Allahu Teâlâ mealen şöyle buyuruyor: “O, hikmeti dilediğine verir. Kime de hikmet verilirse artık şüphesiz ona pek çok hayır verilmiş demektir. Ancak akıl sahipleri düşünüp ibret alırlar.” (1) Yani her kimin gönül dünyası hikmet deryasından nurlu damlalara mazhar olacak bir olgunluğa erişmiş olursa, ona pek çok hayırların kapısı ardına kadar açılmış demektir.
Hikmet kavramının çok mânâları var. “İlim ve onunla amel; eşyanın manalarını tanımak ve anlamak; sözde ve fiilde isabet: Yani herhangi bir hususta kalben veya lisanen şu şöyledir demeli ve öyle yapmalı ve isabet de etmeli, bu bir hikmet olur.” (2)
Risâle-i Nur’da hikmet şöyle açıklanır: “Kuvve-i akliyyenin ifrat mertebesi cerbezedir ki, hakkı batıl, batılı hak suretinde göstermeye kadar hileli ve aldatıcı bir zekâya malik olur.

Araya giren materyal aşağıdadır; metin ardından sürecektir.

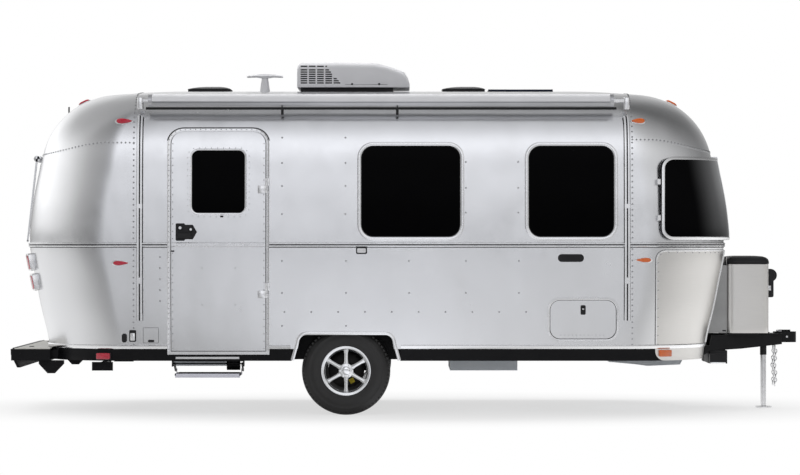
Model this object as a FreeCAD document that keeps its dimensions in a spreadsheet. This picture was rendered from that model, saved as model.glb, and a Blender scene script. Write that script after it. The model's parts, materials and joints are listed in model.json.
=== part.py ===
import FreeCAD, Part
import math
import os
import re
from types import SimpleNamespace
from FreeCAD import Placement, Rotation, Vector

# Single-axle riveted aluminium travel caravan. +X is forward (the coupler), +Y is the street side,
# +Z is up. The origin is on the ground under the middle of the bounding box. Millimetres.
doc = FreeCAD.newDocument("TravelCaravan")

# ------------------------------------------------------------------ driving dimensions
SIZES = (
    # body outline: belt line in plan, and heights of its edges and seams
    ("body_rear", -3240), ("body_front", 2664), ("half_width", 1219), ("corner_radius", 700),
    ("end_radius", 5000), ("skirt_bottom", 450), ("wall_bottom", 548), ("belt_height", 1402),
    ("roof_top", 2714), ("wall", 45), ("cap_seam_rear", -2264), ("cap_seam_front", 1799),
    ("roof_seam", 2510),
    # shoulder arc of the sides, larger arc of the ends, and the crown of the roof
    ("shoulder_base", 2228), ("shoulder_radius", 470), ("shoulder_tilt", 3.7), ("shoulder_inset", 29),
    ("end_arc_base", 2028), ("end_arc_radius", 640), ("end_arc_inset", 98), ("crown_end_inset", 690),
    # rails, skirt and floor
    ("belt_depth", 36), ("belt_proud", 12), ("rub_depth", 33), ("rub_proud", 14),
    ("skirt_skin", 5), ("deck", 25), ("fit", 0.3), ("door_gap", 5),
    # entrance door, on the right-hand (curb) side
    ("door_width", 772), ("door_front", -1196), ("door_bottom", 532), ("door_height", 1802),
    ("door_corner", 105), ("door_leaf", 40), ("frame_band", 32), ("frame_proud", 8),
    ("sill_bottom", 502), ("door_stile_rear", 163), ("door_stile_front", 162),
    ("door_pane_height", 526), ("door_head", 152), ("door_pane_corner", 60),
    ("hinge_proud", 18), ("hinge_pin", 8), ("hinge_low", 966), ("hinge_high", 1826), ("hinge_height", 120),
    ("handle_inset", 36), ("handle_width", 176),
    ("handle_bottom", 1433), ("handle_height", 147), ("handle_proud", 34),
    # windows of the two sides and of the two ends
    ("pane", 6), ("pane_set", 2), ("pane_corner", 105), ("trim_band", 26), ("trim_lip", 4),
    ("middle_pane_rear", -417), ("middle_pane_front", 407), ("front_pane_rear", 956),
    ("front_pane_front", 1667), ("pane_bottom", 1461), ("pane_top", 2220),
    ("end_pane_half", 520), ("end_pane_bottom", 1490), ("end_pane_top", 2075),
    ("wing_pane_rear", 2095), ("wing_pane_front", 2470), ("wing_pane_inner", 640),
    # storage hatch
    ("hatch_rear", 1139), ("hatch_front", 1676), ("hatch_bottom", 633), ("hatch_top", 946),
    ("hatch_corner", 80),
    # tinted guards over the front windows
    ("guard_offset", 46), ("guard_skin", 6), ("guard_rear", 2040), ("guard_bottom", 1443),
    ("guard_top", 2120), ("guard_corner", 95), ("guard_seam", 560), ("guard_gap", 8),
    # corner guards of stainless sheet on the lower front
    ("corner_guard_rear", 2003), ("corner_guard_top", 1359), ("corner_guard_inner", 480),
    ("corner_guard_skin", 3), ("corner_guard_round", 80),
    # wheels, axle and arches
    ("axle_x", -537), ("tyre_radius", 365), ("tyre_width", 225), ("tyre_inset", 79),
    ("rim_radius", 190.5), ("rim_lip", 14), ("hub_radius", 62), ("cap_radius", 42),
    ("spoke_width", 34), ("spoke_depth", 30), ("drum_radius", 145), ("drum_width", 70),
    ("spindle_radius", 20), ("axle_tube", 76), ("axle_tube_ahead", 160), ("arm_thickness", 30),
    ("arch_side", 61), ("arch_lean", 41), ("arch_top", 664), ("arch_corner", 65),
    ("arch_trim", 26), ("arch_trim_proud", 10), ("well_end", 90), ("well_travel", 70),
    ("well_clear", 43), ("well_skin", 8),
    # chassis
    ("rail_clear", 42), ("rail_width", 60), ("rail_front", 2350), ("rail_web", 6),
    ("tongue_top", 633), ("tongue_nose", 152), ("tongue_tip_half", 40), ("tongue_angle", 25),
    ("tongue_width", 50), ("coupler_reach", 130), ("coupler_half", 52), ("coupler_top", 655),
    ("coupler_bottom", 564), ("ball_socket_radius", 30), ("jack_set_back", 9), ("jack_tube_radius", 28.5),
    ("jack_leg_radius", 24), ("jack_leg_length", 640), ("jack_tube_bottom", 455), ("jack_head_bottom", 949),
    ("jack_head_top", 1196), ("jack_foot_radius", 73), ("jack_foot", 12), ("jack_plate", 8),
    ("battery_half", 330), ("battery_bottom", 392),
    # gas bottles and their cover
    ("cover_gap", 30), ("cover_end_gap", 53), ("cover_side_gap", 18), ("cover_bottom", 651),
    ("cover_top", 1238), ("cover_skin", 4), ("lid_height", 70), ("lid_lap", 5), ("notch_half", 66),
    ("notch_gap", 54), ("bottle_radius", 150), ("bottle_gap", 14), ("bottle_height", 440),
    # rear bumper with its trough and lid
    ("bumper_overhang", 80), ("bumper_half", 950), ("bumper_top", 538), ("bumper_floor", 443),
    ("bumper_lip_bottom", 385), ("trough_reach", 247), ("trough_skin", 5), ("lid_skin", 8),
    ("body_clearance", 28), ("skid_y", 900), ("skid_width", 40), ("skid_bottom", 335),
    # roof equipment
    ("roof_foot", 2690),
    ("cooler_rear", -968), ("cooler_front", -11), ("cooler_half", 345), ("cooler_top", 2954),
    ("cooler_foot", 2742), ("vent_half", 180), ("vent_rear_x", -1727), ("vent_front_x", 452),
    ("vent_base_top", 2732), ("vent_lid_top", 2762), ("lid_gap", 0.3), ("panel_rear", 660), ("panel_front", 1208),
    ("panel_half", 300), ("panel_top", 2724), ("antenna_x", -1257), ("antenna_plinth", 43),
    ("antenna_neck", 2836), ("antenna_span", 310), ("antenna_top", 2874),
    # awning
    ("awning_rear", -2159), ("awning_front", 1662), ("awning_radius", 52), ("awning_inset", 54),
    ("awning_z", 2587), ("awning_arm", 45), ("awning_arm_depth", 22), ("awning_arm_gap", 1),
    ("awning_arm_rear_x", -2225), ("awning_arm_front_x", 1768), ("awning_arm_bottom", 780),
    ("window_roller_radius", 27), ("window_roller_half", 400), ("window_roller_z", 2130),
    # step, tanks and stabilisers
    ("step_x", -1671), ("step_half", 270), ("step_inset", 79), ("step_pivot_z", 425),
    ("step_arm", 165), ("step_arm_stow", 22), ("step_arm_pitch", 60), ("step_arm_bar", 17),
    ("step_arm_thickness", 10), ("step_arm_gap", 4), ("step_overhang", 203), ("step_tread_depth", 36), ("step_pin", 4.5), ("step_cheek", 8),
    ("tank_middle_rear", 327), ("tank_middle_front", 890), ("tank_middle_bottom", 350),
    ("tank_rear_rear", -2000), ("tank_rear_front", -1500), ("tank_rear_bottom", 386),
    ("tank_front_rear", 1590), ("tank_front_front", 2310), ("tank_front_bottom", 376),
    ("leg_pivot_y", 520), ("leg_length", 400), ("leg_pivot_z", 410), ("leg_bar", 50),
    ("leg_depth", 32), ("leg_pin", 6), ("leg_foot", 174), ("leg_foot_depth", 72), ("leg_rear_x", -2562),
)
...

Vasat mertebesi ise hikmettir ki hakkı hak bilir hakka imtisal eder, batılı batıl bilir içtinap eder.” (3)
Hayata ve hadiselere hikmet gözüyle bakabilmek için düstur-u hayat edinilmesi gereken hususlardan bazılarını şöyle sıralayabiliriz;
1- Şu âyet-i kerimenin verdiği ölçüye bağlı olarak hayata ve hadiselere bakmak: “(Ey mü’minler!) Hoşunuza gitmediği halde size (düşman ile) muharebe yazıldı (farz kılındı). Olur ki, bir şey hoşunuza gitmezken o sizin için hayırlı olur, bir şeyi de sevdiğiniz halde o da hakkınızda şer olur; Allah bilir, siz bilmezsiniz.” (4)

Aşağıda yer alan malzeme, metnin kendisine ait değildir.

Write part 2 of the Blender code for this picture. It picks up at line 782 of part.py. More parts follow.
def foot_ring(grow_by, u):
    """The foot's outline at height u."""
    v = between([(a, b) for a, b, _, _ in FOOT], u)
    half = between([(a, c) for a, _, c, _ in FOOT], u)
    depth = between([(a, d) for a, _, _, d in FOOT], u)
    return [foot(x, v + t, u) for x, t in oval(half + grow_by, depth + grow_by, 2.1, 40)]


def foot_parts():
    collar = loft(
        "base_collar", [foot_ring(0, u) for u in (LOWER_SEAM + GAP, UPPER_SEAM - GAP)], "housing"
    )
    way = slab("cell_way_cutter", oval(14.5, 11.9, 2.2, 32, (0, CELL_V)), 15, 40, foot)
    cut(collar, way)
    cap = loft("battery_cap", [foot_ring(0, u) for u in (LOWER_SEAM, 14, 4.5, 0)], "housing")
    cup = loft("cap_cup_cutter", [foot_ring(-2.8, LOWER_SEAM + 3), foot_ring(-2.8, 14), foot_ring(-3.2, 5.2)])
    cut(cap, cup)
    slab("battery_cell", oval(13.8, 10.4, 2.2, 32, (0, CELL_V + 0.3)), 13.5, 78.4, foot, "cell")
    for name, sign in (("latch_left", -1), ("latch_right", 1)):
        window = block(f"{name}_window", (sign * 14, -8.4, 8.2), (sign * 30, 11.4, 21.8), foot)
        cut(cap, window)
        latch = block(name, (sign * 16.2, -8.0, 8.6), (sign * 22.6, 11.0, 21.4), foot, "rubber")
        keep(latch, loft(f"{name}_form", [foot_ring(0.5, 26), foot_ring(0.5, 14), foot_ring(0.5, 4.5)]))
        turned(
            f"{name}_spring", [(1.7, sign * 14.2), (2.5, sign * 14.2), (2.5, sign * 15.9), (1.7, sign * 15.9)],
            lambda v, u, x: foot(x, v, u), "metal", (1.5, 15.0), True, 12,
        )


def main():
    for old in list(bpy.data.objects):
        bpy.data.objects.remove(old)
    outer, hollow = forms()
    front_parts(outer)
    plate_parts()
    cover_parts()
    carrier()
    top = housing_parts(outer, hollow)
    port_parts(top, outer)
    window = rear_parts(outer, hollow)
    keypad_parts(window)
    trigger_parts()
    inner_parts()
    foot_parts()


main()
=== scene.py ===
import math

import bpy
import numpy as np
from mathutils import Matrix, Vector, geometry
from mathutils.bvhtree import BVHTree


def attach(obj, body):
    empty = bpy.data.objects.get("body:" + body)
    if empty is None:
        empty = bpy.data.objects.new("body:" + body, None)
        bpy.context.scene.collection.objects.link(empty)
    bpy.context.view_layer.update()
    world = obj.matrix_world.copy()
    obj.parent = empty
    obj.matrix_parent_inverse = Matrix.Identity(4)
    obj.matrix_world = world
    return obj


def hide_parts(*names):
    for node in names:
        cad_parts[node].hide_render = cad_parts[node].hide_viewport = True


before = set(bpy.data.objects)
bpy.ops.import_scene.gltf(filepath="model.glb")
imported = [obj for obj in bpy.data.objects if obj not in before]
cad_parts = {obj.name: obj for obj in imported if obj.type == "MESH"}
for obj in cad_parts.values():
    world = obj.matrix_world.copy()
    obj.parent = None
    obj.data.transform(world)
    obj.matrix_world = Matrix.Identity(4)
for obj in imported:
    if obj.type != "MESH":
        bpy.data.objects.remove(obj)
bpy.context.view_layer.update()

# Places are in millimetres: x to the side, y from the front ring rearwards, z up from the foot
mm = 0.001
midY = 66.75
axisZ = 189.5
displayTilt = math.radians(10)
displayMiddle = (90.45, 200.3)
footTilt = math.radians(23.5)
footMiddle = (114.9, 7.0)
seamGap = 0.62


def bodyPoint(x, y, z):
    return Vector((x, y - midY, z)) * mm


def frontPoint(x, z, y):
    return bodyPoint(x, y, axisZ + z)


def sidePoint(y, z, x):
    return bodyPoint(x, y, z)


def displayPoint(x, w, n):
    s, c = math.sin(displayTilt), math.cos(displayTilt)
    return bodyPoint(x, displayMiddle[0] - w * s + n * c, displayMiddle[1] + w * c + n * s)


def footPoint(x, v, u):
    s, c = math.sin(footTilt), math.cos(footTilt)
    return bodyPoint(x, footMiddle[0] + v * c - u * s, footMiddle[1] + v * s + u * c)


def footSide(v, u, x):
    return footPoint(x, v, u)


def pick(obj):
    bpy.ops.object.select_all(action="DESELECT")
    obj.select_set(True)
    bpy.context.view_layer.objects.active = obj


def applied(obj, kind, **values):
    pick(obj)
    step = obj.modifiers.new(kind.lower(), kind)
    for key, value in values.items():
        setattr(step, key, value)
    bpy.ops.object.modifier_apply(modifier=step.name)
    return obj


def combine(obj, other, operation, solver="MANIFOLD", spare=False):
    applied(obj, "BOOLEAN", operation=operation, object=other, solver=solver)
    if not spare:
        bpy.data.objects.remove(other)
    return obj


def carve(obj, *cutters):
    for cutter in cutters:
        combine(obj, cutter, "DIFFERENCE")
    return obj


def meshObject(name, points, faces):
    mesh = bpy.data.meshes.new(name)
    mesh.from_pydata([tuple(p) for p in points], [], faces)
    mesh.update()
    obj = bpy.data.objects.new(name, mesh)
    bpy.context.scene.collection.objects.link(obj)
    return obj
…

Bu âyet-i kerimenin ortaya koyduğu ölçü ve açıya sahip olmak kişiye, hikmet yolculuğunda çok büyük ve önemli adımlar arttıracaktır inşaallah.
2- Şu hadis-i şerifin penceresinden bakarak hadiseleri değerlendirmek: “Erkek olsun kadın olsun mü’min günahsız olarak Allah’a kavuşuncaya kadar kendisinde, malında ve evladında bela eksik olmaz.” (5)

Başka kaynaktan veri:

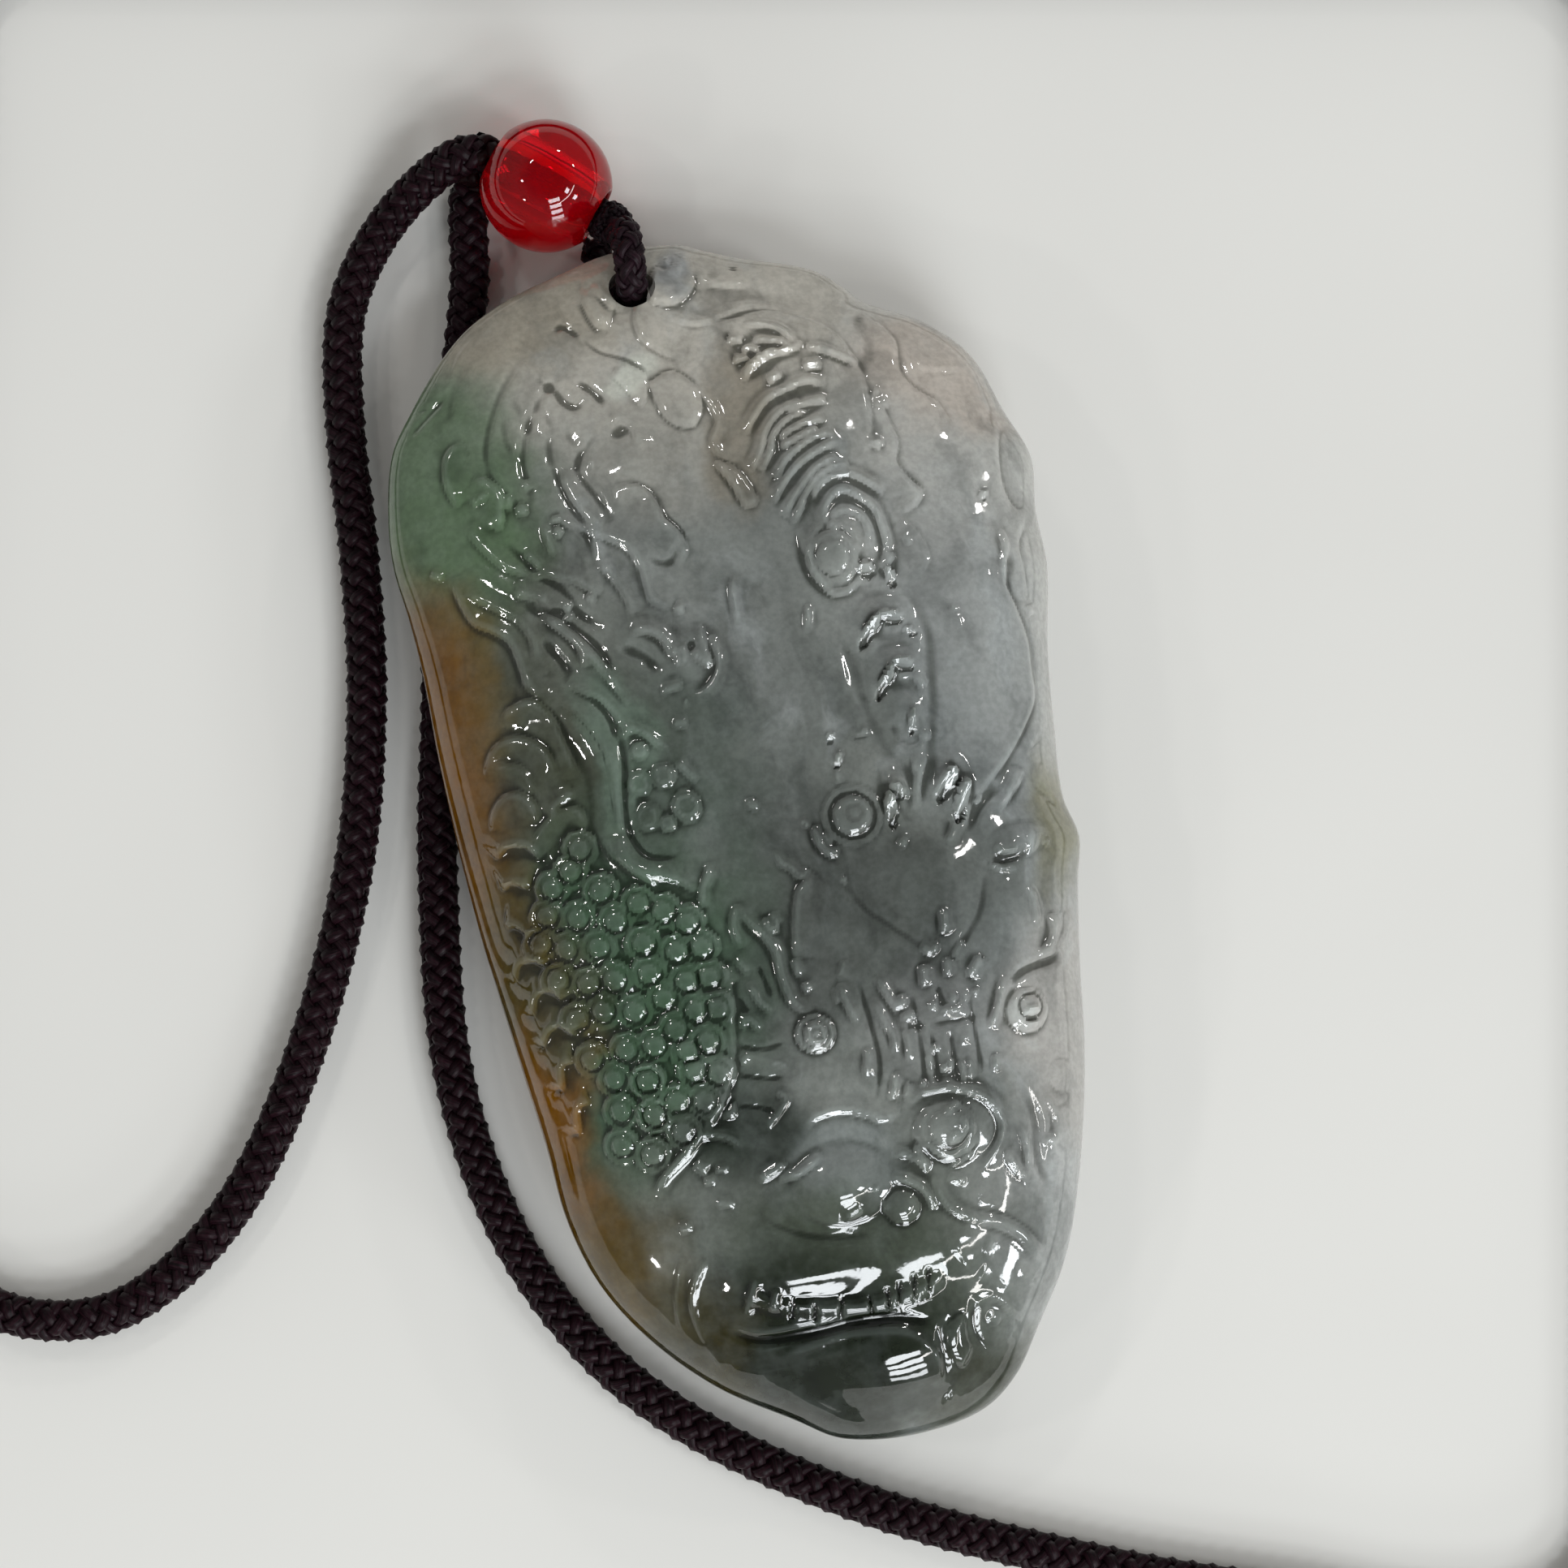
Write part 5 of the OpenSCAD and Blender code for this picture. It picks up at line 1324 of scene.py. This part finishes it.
DEEP_STAINS = [
    (-16, -2, 6, 14, 33, 16, (63, 67, 49), 0.88),  # dark olive left side
    (1.5, -5.5, 9, 10, 10, 14, (79, 83, 79), 0.82),  # smoky head
    (-15, 20.5, 6, 8.5, 9.5, 11, (96, 120, 90), 0.80),  # green curl
    (-9, -7, 8, 8.5, 13, 11, (63, 88, 66), 0.90),  # green scales
    (-5, 3, 8, 5, 8, 10, (65, 78, 68), 0.50),  # green drop
    (-8.3, 5, 10, 1.9, 5.5, 7, (106, 124, 110), 0.65),  # pale green leg
    (0, -25, 8, 12, 9.5, 12, (60, 68, 55), 0.88),  # dark lips
    (-4, -29.5, 7, 12, 8, 13, (18, 24, 12), 0.92),  # darkest corner of the mouth
    (-4.5, -16.5, 9, 5.5, 4.2, 9, (36, 43, 35), 0.80),  # dark throat
    (0, -18.8, 9, 4.4, 3.6, 9, (133, 139, 137), 0.80),  # pale round of the cheek
    (6, -13.2, 9, 4.4, 4.2, 9, (119, 121, 119), 0.70),  # pale bars
    (6.5, -31.5, 5, 5, 4.5, 8, (48, 50, 36), 0.80),  # olive tip
    (-14.0, -14, 5, 4.0, 9, 9, (122, 78, 0), 0.94),  # amber beside the scales
    (-13.0, -7.0, 8, 2.2, 6, 8, (66, 68, 42), 0.65),  # olive border of the amber
    (-12.5, -21, 4, 5.4, 7.5, 10, (80, 62, 8), 0.92),  # brown below the scales
    (-9.5, -26.5, 6, 3.8, 5.5, 9, (50, 44, 8), 0.75),  # olive corner of the mouth
    (-14.5, 10, 6, 3.4, 7, 7, (110, 85, 29), 0.60),  # amber, inner
    (-15, -3, 6, 3.4, 10, 9, (84, 66, 14), 0.80),  # brown frill
    (-17.5, 5, 3.5, 5.5, 15, 10, (116, 74, 0), 0.97),  # amber on the left rim
    (1.5, 21.5, 8, 2.2, 6, 8, (125, 115, 96), 0.55),  # brownish line
    (14.5, -2.5, 6, 3, 5, 8, (125, 121, 87), 0.60),  # olive ear
    (-3.5, 24.6, 8, 1.5, 1.6, 5, (213, 217, 206), 0.70),  # white fleck
    (0.3, 30.4, 7, 1.6, 2.4, 6, (150, 156, 160), 0.60),  # bluish lobe by the hole
    # The pearl's near-white colour is a painted highlight.
    (-0.35, -11.5, 10, 1.2, 1.2, 4, (190, 196, 192), 0.65),  # pale pearl
    (10.9, -12.3, 9, 1.2, 1.2, 4, (180, 184, 180), 0.55),  # pale right pearl
]
DRIFT = 9.0
DARK_CLOUD, PALE_CLOUD = shade(102, 106, 102), shade(132, 136, 131)
jade, tree, shader = new_finish("polished_jade")
in_mm = place_in_mm(tree)
wide = use_group(tree, mottle, {"Place": in_mm, "Size": 9.0, "Detail": 4.0, "Low": 0.40, "High": 0.62})
drift = put(tree, "ShaderNodeVectorMath", {0: wide.outputs["Wander"], "Scale": DRIFT}, operation="SCALE")
crooked = put(tree, "ShaderNodeVectorMath", {0: in_mm, 1: drift.outputs[0]}, operation="ADD").outputs[0]
color = blend(tree, wide.outputs["Value"], DARK_CLOUD, PALE_CLOUD)


def lay_stains(color, stains):
    """Lays a list of stains over a colour, one after the other."""
    for x, y, z, across, along, deep, tint, strength in stains:
        mask = use_group(tree, stain, {
            "Place": crooked, "Centre": (x, y, z), "Reach": (across, along, deep), "Strength": strength,
        }).outputs["Mask"]
        color = blend(tree, mask, color, shade(*tint))
    return color


color = lay_stains(color, PALE_STAINS)
print(f"{len(PALE_STAINS) + len(DEEP_STAINS)} stains")

# %% [markdown]
# Wisps are a second noise, stretched along the stone and bent, and only its brightest part shows. Smoke is
# another one like it, laid over the deep stains, and darkens them in streaks. The flecks, a millimetre
# wide, whiten the stone, and the grain, a third of a millimetre wide, darkens it. The mesh's own attribute
# then paints shade into the hollows and a highlight onto the crests, and the hollows are a little less
# glossy, because the polish doesn't reach them.

# %% Jade: wisps, grain, hollows and gloss
WISP_WHITE, FLECK_AND_GLINT_WHITE = shade(176, 182, 182), shade(84, 90, 88)
SMOKE_GLASS, GRAIN_GLASS, HOLLOW_SHADE_GLASS = shade(140, 143, 141), shade(185, 185, 185), shade(108, 110, 100)


def streaked(turn, shift, squeeze):
    """The crooked place, turned and shifted, and squeezed along the stone so that a noise on it is long."""
    return put(tree, "ShaderNodeMapping", {
        "Vector": crooked, "Location": shift, "Rotation": (0, 0, turn), "Scale": (1, squeeze, 1),
    }).outputs[0]


def tint_by(noise, share, color, other):
    """Blends a colour towards another one where a noise is bright, up to a share."""
    return blend(tree, reckon(tree, "MULTIPLY", noise.outputs["Value"], share), color, other)


wisp_place = streaked(0.25, (0, 0, 0), 0.4)
wisps = use_group(tree, mottle, {"Place": wisp_place, "Size": 3.2, "Detail": 5.0, "Low": 0.52, "High": 0.74})
flecks = use_group(tree, mottle, {"Place": in_mm, "Size": 1.3, "Detail": 3.0, "Low": 0.36, "High": 0.68})
grain = use_group(tree, mottle, {"Place": in_mm, "Size": 0.35, "Detail": 2.0, "Low": 0.30, "High": 0.70})
color = tint_by(wisps, 0.38, color, WISP_WHITE)
color = lay_stains(color, DEEP_STAINS)
smoke_place = streaked(0, (7, 3, 1), 0.45)
smoke = use_group(tree, mottle, {"Place": smoke_place, "Size": 2.4, "Detail": 6.0, "Low": 0.45, "High": 0.70})
color = tint_by(smoke, 0.42, color, filtered(tree, color, SMOKE_GLASS))
# One whitened colour, used both for the pale flecks and for the painted highlight on the crests.
whiter_flecks_and_glints = blend(tree, 1.0, color, FLECK_AND_GLINT_WHITE, "SCREEN")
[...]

Bu hadis-i şerifin verdiği ölçüyü eline alıp gözüne takan insanlar için bela, musibet ve hastalık gibi hoşa gitmeyen şeyler korkulu rüya olmaktan çıkarlar, hatta zamanla kişi onlara “Hoş safa geldin” diyebilecek bir olgunluğa erişebilir. İşte olayları görünen yüzlerine göre değil de uhrevi neticelerine ve gerilerinde duran güzelliklere göre değerlendirecek bir bakış ve anlayışa sahip olmak, hikmete râm olmuşluğun mühim göstergelerinden birisi olmaktadır.
3- Aleyhissaletü Vesselam’ın beşikte konuşan üç çocuk olayından birisi olarak haber verip anlattıkları şu hadisenin mesajını dikkatle algılamak ve yaşanan pratik hayata uyarlamak. Ebu Hureyre Radıyallahu Anh Rasulullah’ın şöyle anlattığını rivâyet ediyor:
“Bir zamanlar bir çocuk annesini emiyordu, oradan şahlanmış bir at üzerinde kılık kıyafeti güzel bir adam geçti, onu gören kadın “Allah’ım, şu oğlumu bunun gibi yap!” diye duâ etti.
Çocuk memeyi bırakarak adama doğru yönelip baktı ve: “Allah’ım beni bunun gibi yapma!” diye duâ etti
Sonra tekrar memesine dönüp emmeye başladı. (ResuluIlah Sallallahu Aleyhi ve Sellem anlatmaya devam etti.)
Sonra annenin yanından bir kalabalık geçti, ellerinde bir cariye vardı, onu dövüyorlar ve “Seni zâni seni! Zina yaparsın, hırsızlık yaparsın ha!” diyorlardı. Cariye ise “Allah bana yeter, O ne iyi vekildir!” diyordu.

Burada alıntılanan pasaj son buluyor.